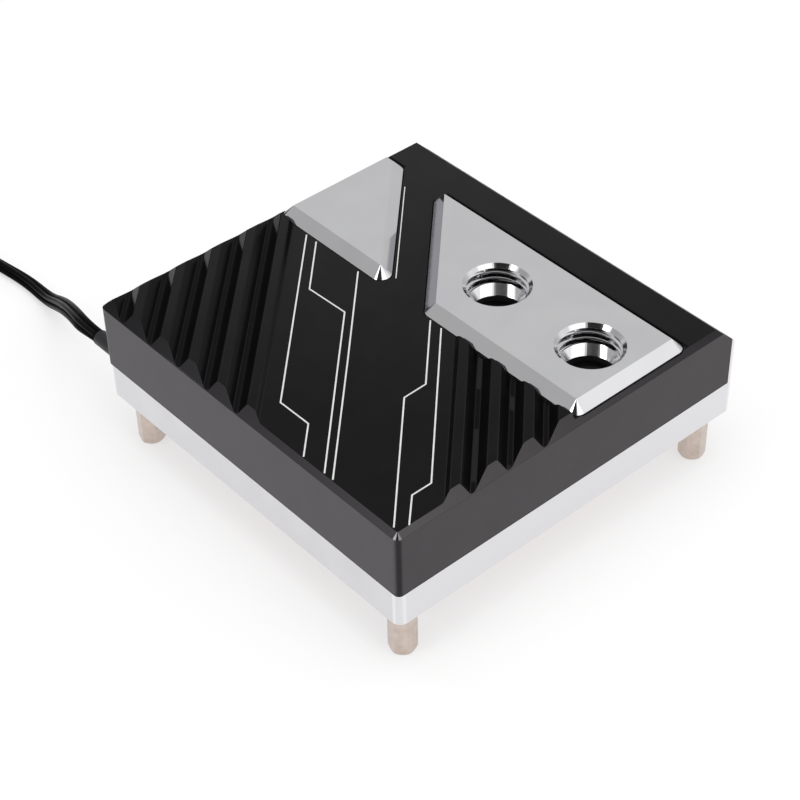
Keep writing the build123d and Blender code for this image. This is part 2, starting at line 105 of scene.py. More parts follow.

--

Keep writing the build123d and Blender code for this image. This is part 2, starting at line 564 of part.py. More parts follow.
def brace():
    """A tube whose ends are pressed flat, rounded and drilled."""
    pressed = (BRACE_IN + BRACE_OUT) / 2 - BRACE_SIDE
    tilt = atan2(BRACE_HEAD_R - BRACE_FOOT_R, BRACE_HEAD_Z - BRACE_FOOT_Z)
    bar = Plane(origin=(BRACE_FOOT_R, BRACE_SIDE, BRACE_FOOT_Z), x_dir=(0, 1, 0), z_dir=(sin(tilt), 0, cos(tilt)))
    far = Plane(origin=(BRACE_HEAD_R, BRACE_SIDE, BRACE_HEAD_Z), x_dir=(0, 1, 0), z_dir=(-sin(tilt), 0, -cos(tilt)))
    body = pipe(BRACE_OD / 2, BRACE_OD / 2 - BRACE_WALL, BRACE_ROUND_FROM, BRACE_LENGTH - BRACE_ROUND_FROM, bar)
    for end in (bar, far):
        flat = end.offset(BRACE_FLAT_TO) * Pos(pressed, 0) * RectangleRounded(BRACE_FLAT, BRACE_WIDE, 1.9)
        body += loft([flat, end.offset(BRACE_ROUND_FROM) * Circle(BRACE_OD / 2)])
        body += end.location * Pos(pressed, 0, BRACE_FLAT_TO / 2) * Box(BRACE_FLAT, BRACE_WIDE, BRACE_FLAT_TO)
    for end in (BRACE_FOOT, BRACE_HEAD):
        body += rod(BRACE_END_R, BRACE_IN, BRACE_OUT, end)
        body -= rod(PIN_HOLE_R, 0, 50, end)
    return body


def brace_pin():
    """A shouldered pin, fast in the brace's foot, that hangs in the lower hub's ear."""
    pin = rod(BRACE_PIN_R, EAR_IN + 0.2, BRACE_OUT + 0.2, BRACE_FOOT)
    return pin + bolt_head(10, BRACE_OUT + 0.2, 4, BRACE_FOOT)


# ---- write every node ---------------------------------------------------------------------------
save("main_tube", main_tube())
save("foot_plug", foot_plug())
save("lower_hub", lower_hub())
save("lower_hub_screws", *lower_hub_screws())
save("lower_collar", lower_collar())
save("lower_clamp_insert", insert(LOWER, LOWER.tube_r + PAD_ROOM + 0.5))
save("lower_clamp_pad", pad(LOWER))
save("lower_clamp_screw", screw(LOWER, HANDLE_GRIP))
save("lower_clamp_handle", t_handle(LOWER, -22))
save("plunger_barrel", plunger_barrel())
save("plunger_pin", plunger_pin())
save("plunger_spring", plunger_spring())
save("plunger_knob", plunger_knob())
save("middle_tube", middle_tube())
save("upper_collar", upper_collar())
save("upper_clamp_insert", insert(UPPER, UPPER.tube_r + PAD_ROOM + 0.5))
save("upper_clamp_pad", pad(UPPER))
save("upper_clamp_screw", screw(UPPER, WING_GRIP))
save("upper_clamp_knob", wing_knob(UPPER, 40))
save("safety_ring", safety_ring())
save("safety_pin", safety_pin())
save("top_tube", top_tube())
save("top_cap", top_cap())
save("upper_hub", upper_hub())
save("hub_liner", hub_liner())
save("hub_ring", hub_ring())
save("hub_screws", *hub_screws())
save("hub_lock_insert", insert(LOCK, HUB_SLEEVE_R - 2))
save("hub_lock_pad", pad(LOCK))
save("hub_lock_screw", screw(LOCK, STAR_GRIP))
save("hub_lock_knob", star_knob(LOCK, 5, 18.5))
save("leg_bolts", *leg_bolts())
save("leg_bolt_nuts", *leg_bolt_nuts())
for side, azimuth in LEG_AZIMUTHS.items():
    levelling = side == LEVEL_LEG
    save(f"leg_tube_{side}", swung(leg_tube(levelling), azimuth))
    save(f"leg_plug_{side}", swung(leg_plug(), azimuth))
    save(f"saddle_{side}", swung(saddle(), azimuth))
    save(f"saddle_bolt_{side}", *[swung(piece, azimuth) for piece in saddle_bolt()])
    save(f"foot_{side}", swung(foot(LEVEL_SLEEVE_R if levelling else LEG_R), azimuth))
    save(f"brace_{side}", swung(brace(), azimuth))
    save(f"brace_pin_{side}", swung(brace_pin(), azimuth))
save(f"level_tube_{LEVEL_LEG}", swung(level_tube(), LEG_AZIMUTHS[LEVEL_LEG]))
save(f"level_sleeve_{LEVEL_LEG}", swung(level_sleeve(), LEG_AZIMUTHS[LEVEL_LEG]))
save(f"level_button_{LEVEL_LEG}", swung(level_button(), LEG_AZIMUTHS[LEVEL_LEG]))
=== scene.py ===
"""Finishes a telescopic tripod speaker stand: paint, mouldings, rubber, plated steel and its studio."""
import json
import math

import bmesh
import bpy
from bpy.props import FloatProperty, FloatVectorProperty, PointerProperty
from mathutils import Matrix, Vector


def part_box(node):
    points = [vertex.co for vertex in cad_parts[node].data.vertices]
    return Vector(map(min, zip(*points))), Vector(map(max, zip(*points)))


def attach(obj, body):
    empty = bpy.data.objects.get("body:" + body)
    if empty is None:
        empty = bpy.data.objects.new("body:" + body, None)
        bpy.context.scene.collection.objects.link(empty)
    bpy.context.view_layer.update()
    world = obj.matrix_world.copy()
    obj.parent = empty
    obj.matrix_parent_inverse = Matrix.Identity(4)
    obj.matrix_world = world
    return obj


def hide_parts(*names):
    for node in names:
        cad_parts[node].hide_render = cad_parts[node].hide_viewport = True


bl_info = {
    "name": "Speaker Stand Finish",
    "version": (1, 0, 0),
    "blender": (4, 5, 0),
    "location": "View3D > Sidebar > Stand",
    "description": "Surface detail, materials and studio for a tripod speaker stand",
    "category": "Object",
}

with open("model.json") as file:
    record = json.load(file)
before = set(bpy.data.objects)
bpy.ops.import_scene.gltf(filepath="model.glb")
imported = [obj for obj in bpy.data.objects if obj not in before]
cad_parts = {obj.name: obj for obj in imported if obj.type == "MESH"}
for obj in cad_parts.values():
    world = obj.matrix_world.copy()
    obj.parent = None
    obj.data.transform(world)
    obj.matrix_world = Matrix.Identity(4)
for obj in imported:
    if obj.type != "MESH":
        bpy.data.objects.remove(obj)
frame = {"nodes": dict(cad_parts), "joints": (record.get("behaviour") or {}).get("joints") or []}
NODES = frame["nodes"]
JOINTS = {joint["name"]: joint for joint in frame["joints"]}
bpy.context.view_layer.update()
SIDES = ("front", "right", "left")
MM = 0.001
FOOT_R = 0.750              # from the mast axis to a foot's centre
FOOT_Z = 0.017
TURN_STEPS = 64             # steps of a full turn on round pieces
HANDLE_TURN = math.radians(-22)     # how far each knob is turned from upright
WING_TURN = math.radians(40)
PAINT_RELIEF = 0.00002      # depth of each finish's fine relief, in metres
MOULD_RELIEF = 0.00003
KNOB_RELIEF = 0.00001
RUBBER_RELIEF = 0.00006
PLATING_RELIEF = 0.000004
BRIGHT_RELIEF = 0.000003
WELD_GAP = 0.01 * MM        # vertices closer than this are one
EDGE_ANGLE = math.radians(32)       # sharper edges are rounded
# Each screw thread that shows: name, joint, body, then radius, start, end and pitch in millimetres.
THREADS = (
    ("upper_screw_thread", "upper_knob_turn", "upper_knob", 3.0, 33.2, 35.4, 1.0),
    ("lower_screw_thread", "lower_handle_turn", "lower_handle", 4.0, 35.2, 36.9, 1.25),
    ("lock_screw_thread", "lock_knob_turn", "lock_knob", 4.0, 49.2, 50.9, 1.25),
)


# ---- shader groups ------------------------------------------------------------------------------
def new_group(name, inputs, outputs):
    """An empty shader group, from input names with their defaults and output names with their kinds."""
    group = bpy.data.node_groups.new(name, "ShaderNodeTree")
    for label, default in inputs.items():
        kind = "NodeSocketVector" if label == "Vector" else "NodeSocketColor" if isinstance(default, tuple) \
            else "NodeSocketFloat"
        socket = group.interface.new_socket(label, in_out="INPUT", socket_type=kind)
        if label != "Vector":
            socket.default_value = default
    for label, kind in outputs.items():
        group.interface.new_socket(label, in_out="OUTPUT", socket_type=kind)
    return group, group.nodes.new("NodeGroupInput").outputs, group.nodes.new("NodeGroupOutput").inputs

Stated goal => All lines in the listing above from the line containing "zip(*points))), Vector(map(max, zip(*points)))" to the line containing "cad_parts[node].hide_render = cad_parts[node].hide_viewport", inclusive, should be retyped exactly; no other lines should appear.

Output =>
    return Vector(map(min, zip(*points))), Vector(map(max, zip(*points)))


def attach(obj, body):
    empty = bpy.data.objects.get("body:" + body)
    if empty is None:
        empty = bpy.data.objects.new("body:" + body, None)
        bpy.context.scene.collection.objects.link(empty)
    bpy.context.view_layer.update()
    world = obj.matrix_world.copy()
    obj.parent = empty
    obj.matrix_parent_inverse = Matrix.Identity(4)
    obj.matrix_world = world
    return obj


def hide_parts(*names):
    for node in names:
        cad_parts[node].hide_render = cad_parts[node].hide_viewport = True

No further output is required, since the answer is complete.